Abbas’ Palestinian Authority TV continues to portray murderers of Jews as “heroes” and “martyrs.” (“Mother of killer of 3 Israeli teens, on a PA TV: ‘[My son] is noble, pure and modest – an angel; the hero among heroes and a leader. If Allah hadn’t loved him, he wouldn’t have honored him with Martyrdom’,” Palestinian Media Watch, Oct. 6, 2014).
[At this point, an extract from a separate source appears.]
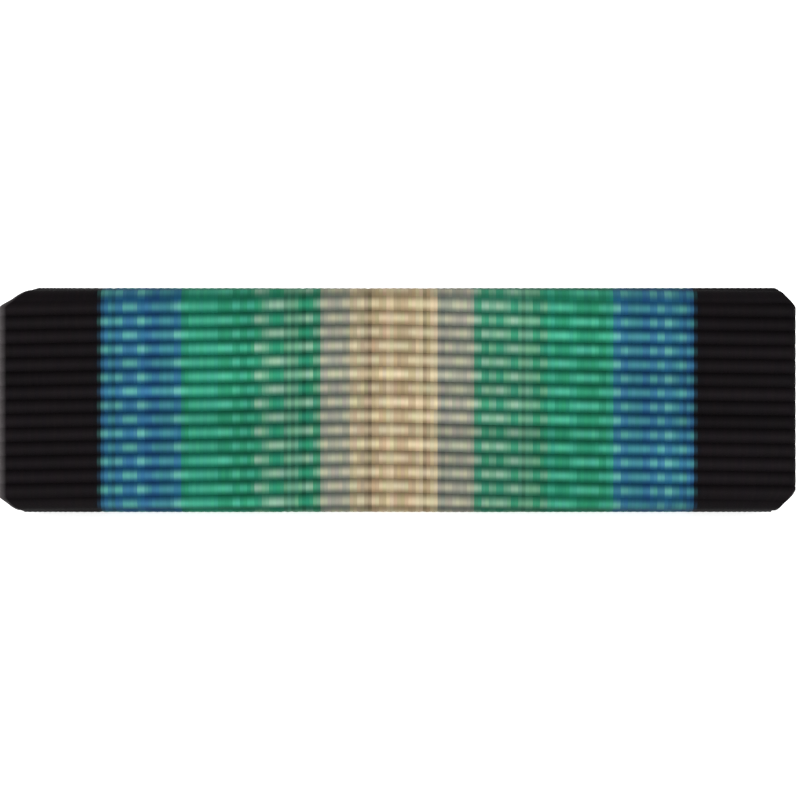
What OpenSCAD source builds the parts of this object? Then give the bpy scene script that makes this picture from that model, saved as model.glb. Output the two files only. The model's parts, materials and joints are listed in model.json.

The “rampant racism,” “rejection of making peace” and “giving a religious nature to the conflict,” among other attributes, typify not Israeli curriculum, communications media, diplomacy and ideology but that of Palestinian leaders, and not only by Hamas in the Gaza Strip but Abbas’ own Palestinian Authority in the West Bank. It was the latter who rejected offers of a West Bank, Gaza Strip and eastern Jerusalem state in exchange for peace with Israel in 2000, 2001 and 2008.
 
The song in praise of murder sung by the Palestinian mother cited by Palestinian Media Watch is newsworthy—and comment worthy—unless the reporter or pundit is blinkered like Milbank. It’s worth noting not for its singular nature but rather its commonality.
 
An editorial by The Post noticed what Milbank missed. As  noted by CAMERA, it condemned Abbas’ General Assembly speech (“Dangerous grandstanding,” Sept. 30, 2014).
 

Pointing out the similarities between the Islamic State and Hamas, as Netanyahu did, is appropriate. It lays out a truth Milbank may not be comfortable with. In any case, the prime minister’s point was not incendiary but obvious.